#### [THE RECORDS]
⟨

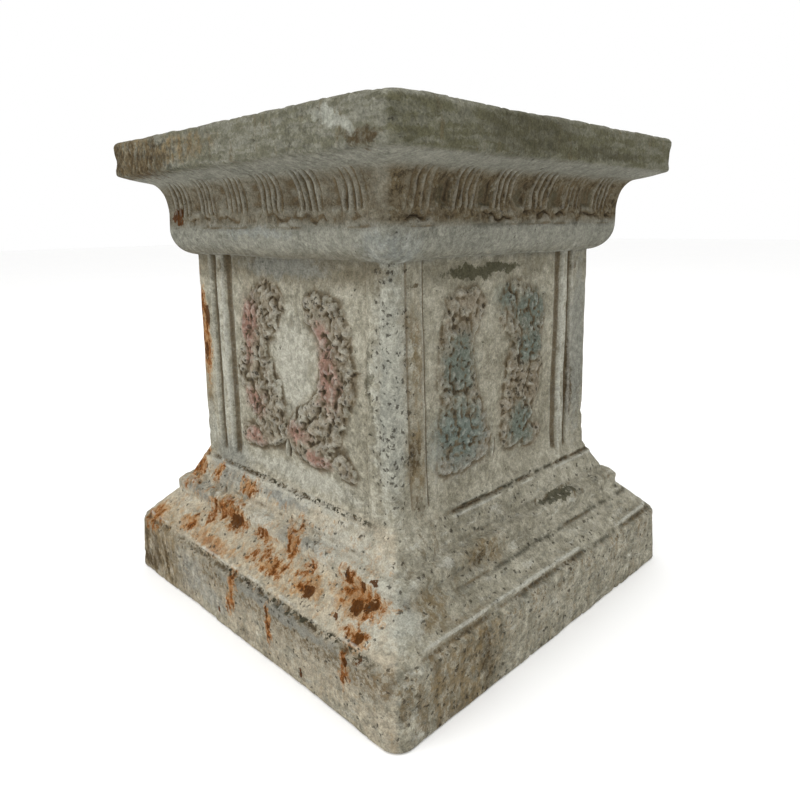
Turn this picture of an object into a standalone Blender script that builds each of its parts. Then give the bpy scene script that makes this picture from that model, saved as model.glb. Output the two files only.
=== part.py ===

⟩
⟨

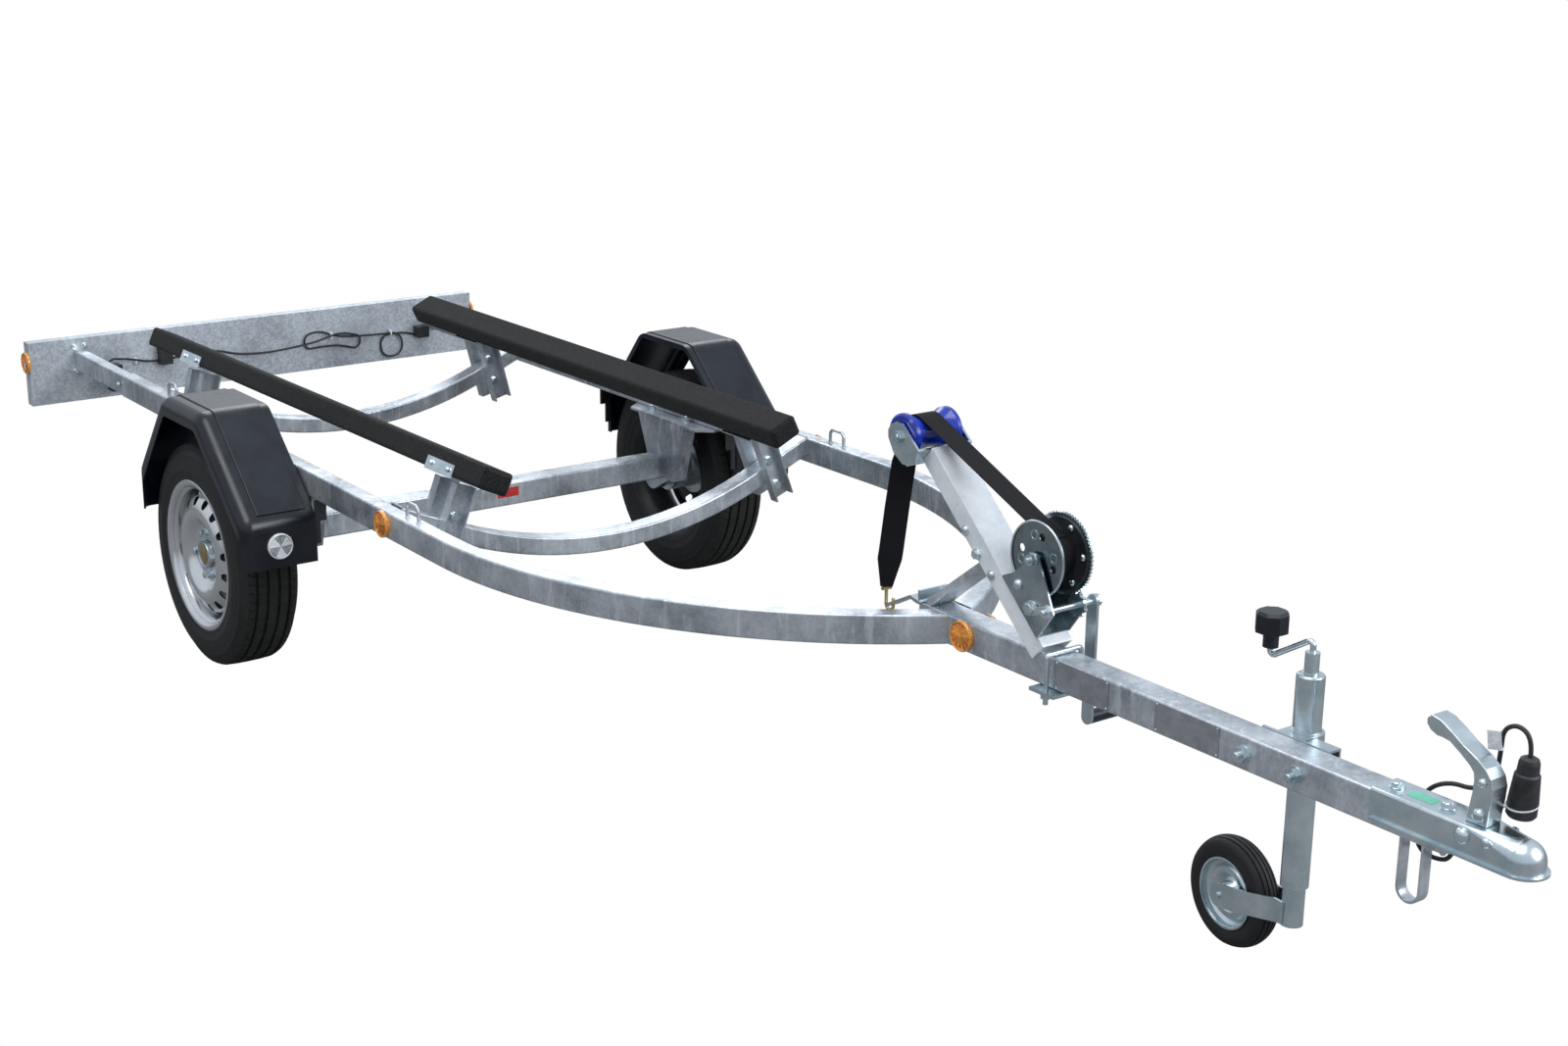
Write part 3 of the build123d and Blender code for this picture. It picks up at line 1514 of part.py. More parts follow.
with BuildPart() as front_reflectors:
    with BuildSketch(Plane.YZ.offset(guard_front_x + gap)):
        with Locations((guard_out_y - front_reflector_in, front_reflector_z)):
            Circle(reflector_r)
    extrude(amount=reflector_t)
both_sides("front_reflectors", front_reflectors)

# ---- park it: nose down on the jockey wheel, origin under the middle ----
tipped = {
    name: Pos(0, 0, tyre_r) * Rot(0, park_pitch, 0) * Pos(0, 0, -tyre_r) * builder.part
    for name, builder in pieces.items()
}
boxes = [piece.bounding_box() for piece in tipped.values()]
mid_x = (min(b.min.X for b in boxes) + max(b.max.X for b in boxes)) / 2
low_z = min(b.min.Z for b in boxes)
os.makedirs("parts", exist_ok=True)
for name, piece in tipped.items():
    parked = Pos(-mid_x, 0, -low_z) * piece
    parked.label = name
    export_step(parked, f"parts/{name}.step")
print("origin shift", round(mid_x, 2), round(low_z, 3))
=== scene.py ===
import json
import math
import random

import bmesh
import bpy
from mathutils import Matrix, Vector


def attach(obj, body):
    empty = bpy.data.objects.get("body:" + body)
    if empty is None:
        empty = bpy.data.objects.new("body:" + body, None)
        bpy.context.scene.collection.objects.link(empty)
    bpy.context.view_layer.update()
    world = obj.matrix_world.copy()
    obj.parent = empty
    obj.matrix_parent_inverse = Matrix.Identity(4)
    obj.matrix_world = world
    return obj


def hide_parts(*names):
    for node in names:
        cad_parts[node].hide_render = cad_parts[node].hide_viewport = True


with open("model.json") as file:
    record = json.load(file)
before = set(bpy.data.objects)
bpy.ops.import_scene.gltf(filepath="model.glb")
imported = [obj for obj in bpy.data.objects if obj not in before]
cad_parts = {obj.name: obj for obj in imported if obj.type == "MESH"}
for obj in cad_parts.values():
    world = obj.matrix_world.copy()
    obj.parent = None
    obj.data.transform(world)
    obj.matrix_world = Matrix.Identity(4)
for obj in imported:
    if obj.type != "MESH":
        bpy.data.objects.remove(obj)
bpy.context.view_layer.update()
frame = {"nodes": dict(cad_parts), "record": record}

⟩
⟨

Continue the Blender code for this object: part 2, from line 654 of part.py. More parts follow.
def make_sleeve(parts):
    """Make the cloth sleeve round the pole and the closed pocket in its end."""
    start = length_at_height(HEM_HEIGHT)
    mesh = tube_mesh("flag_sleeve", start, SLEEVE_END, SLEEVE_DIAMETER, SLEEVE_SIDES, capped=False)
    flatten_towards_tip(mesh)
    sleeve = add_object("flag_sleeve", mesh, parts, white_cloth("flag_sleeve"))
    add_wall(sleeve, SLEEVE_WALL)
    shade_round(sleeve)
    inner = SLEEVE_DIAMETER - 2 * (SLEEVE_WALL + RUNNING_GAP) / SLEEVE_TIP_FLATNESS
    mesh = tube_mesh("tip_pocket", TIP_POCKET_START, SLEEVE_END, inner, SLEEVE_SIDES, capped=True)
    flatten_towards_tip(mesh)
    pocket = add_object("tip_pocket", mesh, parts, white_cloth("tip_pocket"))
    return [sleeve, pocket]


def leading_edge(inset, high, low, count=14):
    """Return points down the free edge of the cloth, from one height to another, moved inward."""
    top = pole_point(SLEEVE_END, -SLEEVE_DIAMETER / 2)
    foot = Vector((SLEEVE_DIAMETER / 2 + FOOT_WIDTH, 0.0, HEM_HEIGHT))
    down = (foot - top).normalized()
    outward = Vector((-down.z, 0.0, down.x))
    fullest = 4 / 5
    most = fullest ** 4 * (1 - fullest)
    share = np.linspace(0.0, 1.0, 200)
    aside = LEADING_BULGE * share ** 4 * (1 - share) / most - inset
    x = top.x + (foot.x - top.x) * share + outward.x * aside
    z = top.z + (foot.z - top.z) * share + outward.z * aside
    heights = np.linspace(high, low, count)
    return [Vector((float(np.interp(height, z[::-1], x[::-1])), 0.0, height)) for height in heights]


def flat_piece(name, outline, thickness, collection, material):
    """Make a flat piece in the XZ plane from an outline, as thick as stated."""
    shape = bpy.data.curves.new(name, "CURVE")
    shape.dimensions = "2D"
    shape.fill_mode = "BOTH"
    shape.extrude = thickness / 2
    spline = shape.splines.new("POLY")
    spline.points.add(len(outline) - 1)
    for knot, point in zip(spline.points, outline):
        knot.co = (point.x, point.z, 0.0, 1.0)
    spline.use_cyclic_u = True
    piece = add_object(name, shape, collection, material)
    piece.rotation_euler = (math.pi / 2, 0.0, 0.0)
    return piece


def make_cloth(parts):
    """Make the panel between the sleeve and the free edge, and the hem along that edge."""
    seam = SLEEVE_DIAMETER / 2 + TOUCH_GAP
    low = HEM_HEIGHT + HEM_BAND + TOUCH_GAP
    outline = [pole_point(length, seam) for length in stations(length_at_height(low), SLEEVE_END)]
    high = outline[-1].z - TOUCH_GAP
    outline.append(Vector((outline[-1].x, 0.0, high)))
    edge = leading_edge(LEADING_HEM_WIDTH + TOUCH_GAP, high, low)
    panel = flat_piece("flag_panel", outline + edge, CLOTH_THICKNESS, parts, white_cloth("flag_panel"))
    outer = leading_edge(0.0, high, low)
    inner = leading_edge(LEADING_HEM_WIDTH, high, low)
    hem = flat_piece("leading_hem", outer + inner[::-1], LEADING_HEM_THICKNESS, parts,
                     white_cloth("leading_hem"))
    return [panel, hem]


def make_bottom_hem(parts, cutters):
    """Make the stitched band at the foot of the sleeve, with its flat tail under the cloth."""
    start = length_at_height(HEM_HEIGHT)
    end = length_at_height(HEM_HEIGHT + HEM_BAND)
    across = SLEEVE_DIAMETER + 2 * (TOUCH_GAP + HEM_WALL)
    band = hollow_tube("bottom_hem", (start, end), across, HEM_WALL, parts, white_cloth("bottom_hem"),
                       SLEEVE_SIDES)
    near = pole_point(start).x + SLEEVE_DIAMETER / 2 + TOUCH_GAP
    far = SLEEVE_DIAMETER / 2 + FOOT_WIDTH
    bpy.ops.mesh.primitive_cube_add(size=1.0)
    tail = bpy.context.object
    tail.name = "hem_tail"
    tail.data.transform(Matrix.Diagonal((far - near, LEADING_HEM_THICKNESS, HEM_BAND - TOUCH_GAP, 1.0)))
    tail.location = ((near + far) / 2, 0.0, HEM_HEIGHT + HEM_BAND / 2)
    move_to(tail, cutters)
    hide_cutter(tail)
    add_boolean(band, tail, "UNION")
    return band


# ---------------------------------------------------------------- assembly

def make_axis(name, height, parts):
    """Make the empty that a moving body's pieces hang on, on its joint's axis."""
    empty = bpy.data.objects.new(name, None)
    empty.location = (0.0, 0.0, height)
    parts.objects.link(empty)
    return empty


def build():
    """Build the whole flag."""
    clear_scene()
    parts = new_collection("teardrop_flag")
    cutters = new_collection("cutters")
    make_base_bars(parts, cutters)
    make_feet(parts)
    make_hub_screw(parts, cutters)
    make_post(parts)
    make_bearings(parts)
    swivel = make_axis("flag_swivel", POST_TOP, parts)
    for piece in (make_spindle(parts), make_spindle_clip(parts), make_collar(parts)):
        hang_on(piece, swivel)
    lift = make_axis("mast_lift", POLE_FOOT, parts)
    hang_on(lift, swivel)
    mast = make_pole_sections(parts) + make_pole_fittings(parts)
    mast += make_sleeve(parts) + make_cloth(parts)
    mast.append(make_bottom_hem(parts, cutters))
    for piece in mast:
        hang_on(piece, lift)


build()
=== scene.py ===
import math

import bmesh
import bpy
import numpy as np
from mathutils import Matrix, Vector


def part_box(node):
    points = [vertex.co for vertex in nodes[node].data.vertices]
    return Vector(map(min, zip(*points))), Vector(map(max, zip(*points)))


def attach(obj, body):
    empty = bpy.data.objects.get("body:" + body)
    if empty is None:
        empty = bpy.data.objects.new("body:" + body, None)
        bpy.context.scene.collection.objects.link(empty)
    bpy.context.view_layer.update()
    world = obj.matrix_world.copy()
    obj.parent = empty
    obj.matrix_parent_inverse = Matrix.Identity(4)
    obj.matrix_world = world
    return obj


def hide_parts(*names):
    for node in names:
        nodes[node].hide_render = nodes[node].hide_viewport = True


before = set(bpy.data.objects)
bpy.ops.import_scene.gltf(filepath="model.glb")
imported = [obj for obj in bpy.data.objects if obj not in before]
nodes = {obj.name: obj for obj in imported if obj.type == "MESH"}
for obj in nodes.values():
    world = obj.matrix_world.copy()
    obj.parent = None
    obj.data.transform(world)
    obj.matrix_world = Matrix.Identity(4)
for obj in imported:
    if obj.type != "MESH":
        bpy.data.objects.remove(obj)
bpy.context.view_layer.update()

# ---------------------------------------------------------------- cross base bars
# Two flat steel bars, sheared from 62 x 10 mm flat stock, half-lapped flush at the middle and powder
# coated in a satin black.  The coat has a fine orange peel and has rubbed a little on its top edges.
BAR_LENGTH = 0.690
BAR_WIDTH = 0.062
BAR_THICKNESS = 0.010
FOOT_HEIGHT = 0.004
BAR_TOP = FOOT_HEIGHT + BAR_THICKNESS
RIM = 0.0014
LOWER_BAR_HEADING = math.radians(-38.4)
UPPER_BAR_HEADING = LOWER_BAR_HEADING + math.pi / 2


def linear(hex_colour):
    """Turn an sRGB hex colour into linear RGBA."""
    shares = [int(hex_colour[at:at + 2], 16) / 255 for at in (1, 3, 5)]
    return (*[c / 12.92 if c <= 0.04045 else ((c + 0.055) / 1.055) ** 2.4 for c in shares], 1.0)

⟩

#### [PROBLEM REQUIREMENTS]
From the listing above, copy out each line where the word "picture" appears.

#### [COMPLETED EXERCISE]
Turn this picture of an object into a standalone Blender script that builds each of its parts. Then give the bpy scene script that makes this picture from that model, saved as model.glb. Output the two files only.
Write part 3 of the build123d and Blender code for this picture. It picks up at line 1514 of part.py. More parts follow.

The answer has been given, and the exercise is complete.